AI
AI
AI
Artificial intelligence giants Anthropic PBC and OpenAI Group PBC are going after the enterprise in full force now, announcing the creation of new AI services companies in joint ventures with some of America’s biggest private equity firms.
Anthropic said today it is teaming up with Blackstone Inc., Hellman & Friedman LLC and The Goldman Sachs Group Inc. to create a new enterprise AI services company that will bring its Claude AI capabilities hundred of midsized businesses. Meanwhile, OpenAI’s partners include Bain Capital LP, Advent International Corp., TPG Inc., Brookfield Corp. and Goanna Capital Management LLC, who are teaming up on a new venture called the Deployment Company, Bloomberg reported.
Anthropic’s new organization, which has not yet been named, will embed the company’s engineers within its customer’s teams. Its initial customer base will include the portfolio companies of its main backers, which also include Apollo Global Management Inc. and General Atlantic Service Co., LLC. According to the partners, the effort is designed to address a growing bottleneck in the AI industry, which is the lack of professional experts who have the skills to integrate the technology within real-world business operations.
Similarly, OpenAI will initially target the portfolio customers of its own partners, which also include Dragoneer Invesment Group LLC and SoftBank Group Corp. According to Bloomberg, its partners have access to more than 2,000 mid-sized companies and clients, which will give it a strong foundation from which it can drive broader enterprise AI adoption.
Goldman Sachs’ global head of asset and wealth management Marc Nachmann told CNBC that there’s a “big shortage” of people who actually know how to integrate AI with existing business processes.
Anthropic may have a slight advantage over OpenAI. The company has been at the forefront of enterprise AI adoption, targeting businesses with products such as Claude Code and Cowork. As of March, Anthropic had grown its annual revenue run rate to more than $30 billion, up from around $9 billion at the end of 2025.
It’s reportedly now mulling whether to go public before the end of the year, and is also said to be in talks with investors over another funding round before that happens, which could value it at more than $900 billion. By pairing its Claude technology with a network of investor-owned companies, Anthropic stands to further its lead in the enterprise middle markets.
The enterprise as a whole has become a major battleground for AI companies, with OpenAI also trying to up its game in the enterprise.

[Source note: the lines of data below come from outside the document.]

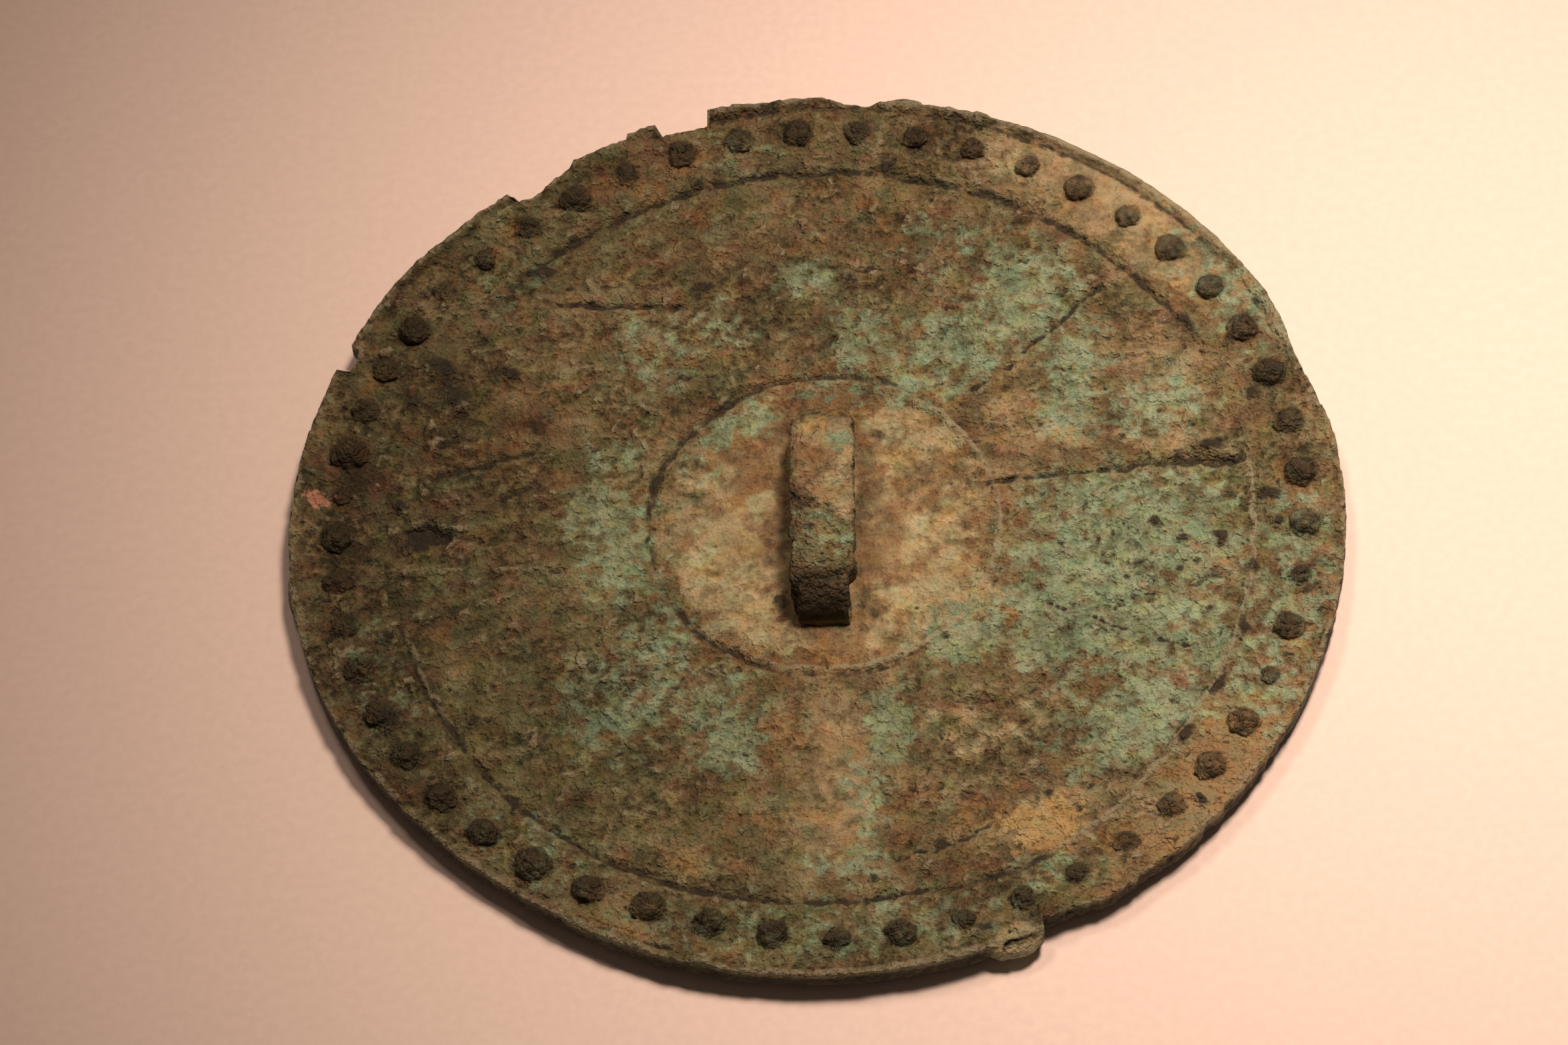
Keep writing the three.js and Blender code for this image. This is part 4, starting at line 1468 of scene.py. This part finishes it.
class ShaderBench(NodeBench):
    """A bench for one material, with the steps that a patina is made of."""

    def noise(
        self, place: Socket, size: float, detail: float = 4.0, offset: float = 0.0
    ) -> Socket:
        """Noise around 0.5.

        Args:
            place: Coordinates.
            size: Size of the lumps in millimetres.
            detail: How many finer layers lie on them.
            offset: How far the noise is shifted, in metres.

        Returns:
            The value.
        """
        spot = self.add("ShaderNodeVectorMath", {0: place, 1: (offset,) * 3}, operation="ADD")
        values = {"Vector": spot.outputs[0], "Scale": 1 / (size * MM), "Detail": detail}
        return self.add("ShaderNodeTexNoise", values).outputs["Fac"]

    def bent(
        self, place: Socket, waver: Socket, reach: float
    ) -> Socket:
        """Coordinates shifted by a noise.

        Args:
            place: Coordinates.
            waver: The noise.
            reach: How far they are shifted at most, in millimetres.

        Returns:
            The shifted coordinates.
        """
        values = {0: waver, 1: (reach * MM,) * 3}
        shift = self.add("ShaderNodeVectorMath", values, operation="MULTIPLY").outputs[0]
        return self.add("ShaderNodeVectorMath", {0: place, 1: shift}, operation="ADD").outputs[0]

    def flakes(
        self, place: Socket, size: float, waver: Socket
    ) -> Socket:
        """A value from 0 to 1 that is even over each small ragged flake.

        Args:
            place: Coordinates.
            size: Size of the flakes in millimetres.
            waver: Noise that makes the flakes' edges ragged.

        Returns:
            The value.
        """
        values = {"Vector": self.bent(place, waver, 2 * size), "Scale": 1 / (size * MM)}
        cells = self.add("ShaderNodeTexVoronoi", values)
        return self.add("ShaderNodeSeparateColor", {"Color": cells.outputs["Color"]}).outputs[0]

    def granules(
        self, place: Socket, size: float, waver: Socket
    ) -> Socket:
        """Rounded grains, near 1 on their crowns.

        Args:
            place: Coordinates.
            size: Size of the grains in millimetres.
            waver: Noise that bends the grains' outlines.

        Returns:
            The value.
        """
        values = {"Vector": self.bent(place, waver, 1.5 * size), "Scale": 1 / (size * MM)}
        values["Smoothness"] = 0.35
        cells = self.add("ShaderNodeTexVoronoi", values, feature="SMOOTH_F1")
        return self.minus(1.0, cells.outputs["Distance"])

    def ramp(self, value: Socket, low: float, high: float) -> Socket:
        """Eases a value from 0 to 1.

        Args:
            value: The value.
            low: Where it is still 0.
            high: Where it has reached 1.

        Returns:
            The eased value.
        """
        values = {"Value": value, "From Min": low, "From Max": high}
        node = self.add("ShaderNodeMapRange", values, interpolation_type="SMOOTHSTEP")
        return node.outputs["Result"]

    def swing(self, value: Socket, gain: float) -> Socket:
        """A value around 0.5 moved so that its middle is 0, then made stronger."""
        return self.times(self.minus(value, 0.5), gain)

    def blend(
        self, share: object, base: object, cover: object, kind: str = "MIX"
    ) -> Socket:
        """A colour laid over another.

        Args:
            share: How fully it covers, from 0 to 1.
            base: The colour below.
            cover: The colour above.
            kind: The way that the two mix.

        Returns:
            The mixed colour.
        """
        colours = [item.rgba() if isinstance(item, Colour) else item for item in (base, cover)]
        values = {0: share, 6: colours[0], 7: colours[1]}
        return self.add("ShaderNodeMix", values, data_type="RGBA", blend_type=kind).outputs[2]

    def palette(
        self, tone: Socket, colours: tuple[Colour, ...]
    ) -> Socket:
        """Colours chosen by a tone.

        Args:
            tone: The tone, from 0 to 1.
            colours: The colours, from dark to light.

        Returns:
            The colour.
        """
        node = self.add("ShaderNodeValToRGB", {"Fac": tone})
        stops = node.color_ramp.elements
        while len(stops) < len(colours):
            stops.new(0.5)
        for index, colour in enumerate(colours):
            stops[index].position = index / (len(colours) - 1)
            stops[index].color = colour.rgba()
        return node.outputs["Color"]

    def stain(self, stain: Stain) -> Socket:
        """A stain's strength from its attribute."""
        return self.add("ShaderNodeAttribute", {}, attribute_name=stain.value).outputs["Fac"]

    def finish(self, colour: object, inputs: dict[str, object]) -> None:
        """Ends the tree with a surface of one colour and its other values."""
        shader = self.add("ShaderNodeBsdfPrincipled", {"Base Color": colour, **inputs})
        self.add("ShaderNodeOutputMaterial", {"Surface": shader.outputs[0]})


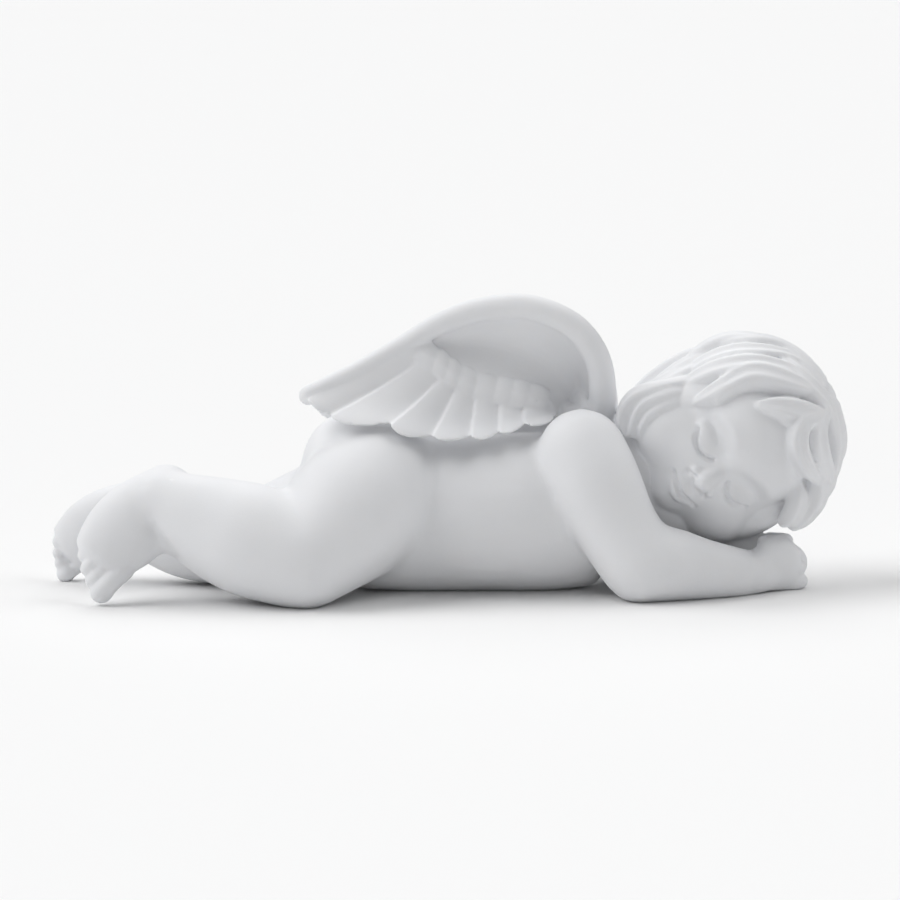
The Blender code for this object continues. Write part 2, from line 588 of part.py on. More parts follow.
def ground_flat(bm, height):
    """Cuts away what hangs below the height and closes the cuts with flat faces."""
    everything = [*bm.verts, *bm.edges, *bm.faces]
    bmesh.ops.bisect_plane(bm, geom=everything, plane_co=(0, 0, height), plane_no=(0, 0, -1),
                           clear_outer=True)
    rim = [edge for edge in bm.edges if edge.is_boundary]
    bmesh.ops.holes_fill(bm, edges=rim, sides=0)
    bmesh.ops.triangulate(bm, faces=bm.faces)


def figure_mesh():
    bm = bmesh.new()
    add_trunk(bm)
    add_legs(bm)
    add_arms(bm)
    add_foot(bm, RIGHT_ANKLE, RIGHT_FOOT, RIGHT_SCALE)
    add_foot(bm, LEFT_ANKLE, LEFT_FOOT, LEFT_SCALE)
    add_hand(bm)
    add_neck(bm)
    body = fused(bm, BODY_VOXEL, BODY_SOFTENING, "body")
    bm.free()
    bm = bmesh.new()
    add_head(bm)
    head = fused(bm, BODY_VOXEL, HEAD_SOFTENING, "head")
    press_lines(head, sockets())
    bm.free()
    bm = bmesh.new()
    bm.from_mesh(body)
    bm.from_mesh(head)
    add_features(bm)
    add_hair(bm)
    add_wing(bm, near)
    add_wing(bm, far)
    add_toes(bm, RIGHT_ANKLE, RIGHT_FOOT, RIGHT_SCALE)
    add_toes(bm, LEFT_ANKLE, LEFT_FOOT, LEFT_SCALE)
    add_fingers(bm)
    skin = fused(bm, DETAIL_VOXEL, DETAIL_SOFTENING, "skin")
    bm.free()
    skin = softened_face(skin)
    press_lines(skin, pressed_lines())
    return thinned(skin, TRIANGLES)


def porcelain():
    made = bpy.data.materials.new("porcelain")
    made.use_nodes = True
    shader = made.node_tree.nodes["Principled BSDF"]
    shader.inputs["Base Color"].default_value = (0.80, 0.81, 0.83, 1)
    shader.inputs["Roughness"].default_value = 0.6
    return made


def build():
    for old in list(bpy.data.objects):
        bpy.data.objects.remove(old)
    mesh = figure_mesh()
    bm = bmesh.new()
    bm.from_mesh(mesh)
    largest_piece(bm)
    ground_flat(bm, GROUND)
    xs = [v.co.x for v in bm.verts]
    ys = [v.co.y for v in bm.verts]
    centre = Vector((0.5 * (min(xs) + max(xs)), 0.5 * (min(ys) + max(ys)), GROUND))
    scale = LENGTH / (max(xs) - min(xs))
    for v in bm.verts:
        v.co = (v.co - centre) * scale
    bm.to_mesh(mesh)
    bm.free()
    figure = bpy.data.objects.new("sleeping_angel", mesh)
    bpy.context.scene.collection.objects.link(figure)
    mesh.materials.append(porcelain())
    mesh.shade_smooth()


build()
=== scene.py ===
"""The sleeping angel with its full carving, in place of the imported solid.

The skin is made as the solid's is, by the same steps and sizes, but on a finer grid, so that locks, lids,
toes and feathers stay crisp. Only the curl by the right cheek has longer and finer strands here, and the
lines of the eyes, nostrils and mouth are deeper. The skin is then fitted to the solid's box.
Sizes of the carving are millimetres of a figure drawn 150 mm long, and add_figure turns them to metres.
"""
import math

import bmesh
import bpy
import numpy as np
from mathutils import Matrix, Vector


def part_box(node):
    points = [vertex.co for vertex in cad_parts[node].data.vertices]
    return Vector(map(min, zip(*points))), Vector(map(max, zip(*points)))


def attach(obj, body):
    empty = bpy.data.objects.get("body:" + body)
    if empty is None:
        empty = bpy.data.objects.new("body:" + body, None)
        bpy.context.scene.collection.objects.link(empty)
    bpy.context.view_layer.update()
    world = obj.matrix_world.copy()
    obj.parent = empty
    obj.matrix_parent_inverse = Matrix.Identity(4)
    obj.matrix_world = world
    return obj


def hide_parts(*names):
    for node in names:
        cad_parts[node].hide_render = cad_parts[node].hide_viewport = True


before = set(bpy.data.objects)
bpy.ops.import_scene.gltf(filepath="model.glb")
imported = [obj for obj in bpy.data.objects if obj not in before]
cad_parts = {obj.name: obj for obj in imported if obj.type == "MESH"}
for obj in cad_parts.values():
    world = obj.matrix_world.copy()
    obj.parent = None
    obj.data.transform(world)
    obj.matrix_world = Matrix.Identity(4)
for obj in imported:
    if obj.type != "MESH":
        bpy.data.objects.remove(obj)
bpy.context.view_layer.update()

GROUND = 0.35           # height of the table: what hangs lower is ground away to flat resting patches
BODY_VOXEL = 0.8        # cells of the grid that fuses the body, and the head
DETAIL_VOXEL = 0.32     # and of the one that fuses both with the small parts
BODY_SOFTENING = 14     # passes of smoothing on the fused body
HEAD_SOFTENING = 34     # on the fused head
DETAIL_SOFTENING = 5    # on the whole skin, after the small parts are laid on
FACE_SOFTENING = 5      # and once more on the face alone
TRIANGLES = 196000      # left in the finished skin

# The trunk leans: the figure's right side, which faces -Y, is rolled up by this much.
ROLL = math.radians(20)
RIGHT = Vector((0, -math.cos(ROLL), math.sin(ROLL)))
MIDLINE = Vector((10, 1.5, 17))     # a point on the plane that halves the trunk


# Clay tools

def catmull_rom(stations, steps):
    """Points on a smooth curve through the stations, each a row of numbers, with steps points to a span."""
    rows = np.array(stations, float)
    ends = np.vstack([2 * rows[0] - rows[1], rows, 2 * rows[-1] - rows[-2]])
    found = []
    for a, b, c, d in zip(ends[:-3], ends[1:-2], ends[2:-1], ends[3:]):
        for t in np.arange(steps) / steps:
            found.append(0.5 * (2 * b + (c - a) * t + (2 * a - 5 * b + 4 * c - d) * t**2
                                + (3 * b - a - 3 * c + d) * t**3))
    found.append(rows[-1])
    return np.array(found)


def round_end(ring, outward, blunt):
    """The pole beyond an end ring, and the smaller rings on the way there, with the smallest first."""
    centre, tangent, width, depth = ring
    away = tangent.normalized() * outward
    reach = blunt * min(width, depth)
    shell = [(centre + away * reach * math.sin(a), tangent, width * math.cos(a), depth * math.cos(a))
             for a in map(math.radians, (75, 50, 25))]
    return centre + away * reach, shell


def add_ring(bm, ring, side, around):
    """The points of one ring: its centre, its direction of travel, half width and half thickness."""
    centre, tangent, width, depth = ring
    tangent = tangent.normalized()
    sideways = side(centre, tangent) if callable(side) else Vector(side)
    across = sideways - tangent * tangent.dot(sideways)
    across.normalize()
    through = tangent.cross(across)
    turns = [2 * math.pi * k / around for k in range(around)]
    return [bm.verts.new(centre + across * width * math.cos(a) + through * depth * math.sin(a))
            for a in turns]


def loft(bm, stations, side, steps=6, around=24, blunt=1.0):
    """A closed limb through stations of (x, y, z, half width, half thickness), with round ends.

    A station without a half thickness is round. side is the direction that the half width is measured in,
    or a rule that gives it from the place and the direction of travel. blunt is how far the round ends
    reach, as a share of the end's own thickness.
    """
    rows = [row if len(row) == 5 else (*row, row[3]) for row in stations]
    curve = catmull_rom(rows, steps)
    centres, widths, depths = curve[:, :3], curve[:, 3], curve[:, 4]
    tangents = np.gradient(centres, axis=0)
    body = [(Vector(c), Vector(t), w, d) for c, t, w, d in zip(centres, tangents, widths, depths)]
    first_pole, first = round_end(body[0], -1, blunt)
    last_pole, last = round_end(body[-1], 1, blunt)
    loops = [add_ring(bm, ring, side, around) for ring in [*first, *body, *last[::-1]]]
    for one, two in zip(loops[:-1], loops[1:]):
        for k in range(around):
            n = (k + 1) % around
            bm.faces.new((one[k], one[n], two[n], two[k]))
    for pole, loop, forward in ((first_pole, loops[0], False), (last_pole, loops[-1], True)):
        tip = bm.verts.new(pole)
        for k in range(around):
            n = (k + 1) % around
            bm.faces.new((loop[k], loop[n], tip) if forward else (loop[n], loop[k], tip))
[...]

Google LLC has also made a strong push in this direction with its Gemini Enterprise offering, which has been showing increased momentum in recent months.
OpenAI’s new venture is expected to be headed up by its Chief Operating Officer Brad Lightcap. Last month, the company said he was shifting to a new role overseeing a push to sell the company’s software to enterprise firms, and will report directly to Chief Executive Sam Altman.
Nachmann told CNBC the new entity won’t act like a traditional consulting firm, but instead embed Anthropic’s engineers within its customer’s teams, so they can help them to redesign their workflows and integrate AI agents into core business processes. “Having the model alone doesn’t change your workflows or how you operate,” he explained. “You need people who can combine the technology with what’s actually happening in your business, and implement those changes.”
The anchor partners – Anthropic, Blackstone and Hellman & Friedman – all plan to contribute $300 million to the venture, while Goldman Sachs will add an additional $150 million as a founding investor, bringing its total capital to $1.5 billion. Meanwhile, OpenAI and its partners say they plan to inject as much as $10 billion into the Deployment Company. They’ll initially target their own portfolio companies, before trying to expand and target other midsized enterprises in areas such as healthcare, financial services, manufacturing and retail.
“We think there’s a lot of value that this new entity can bring to companies to help transform them,” Nachmann added.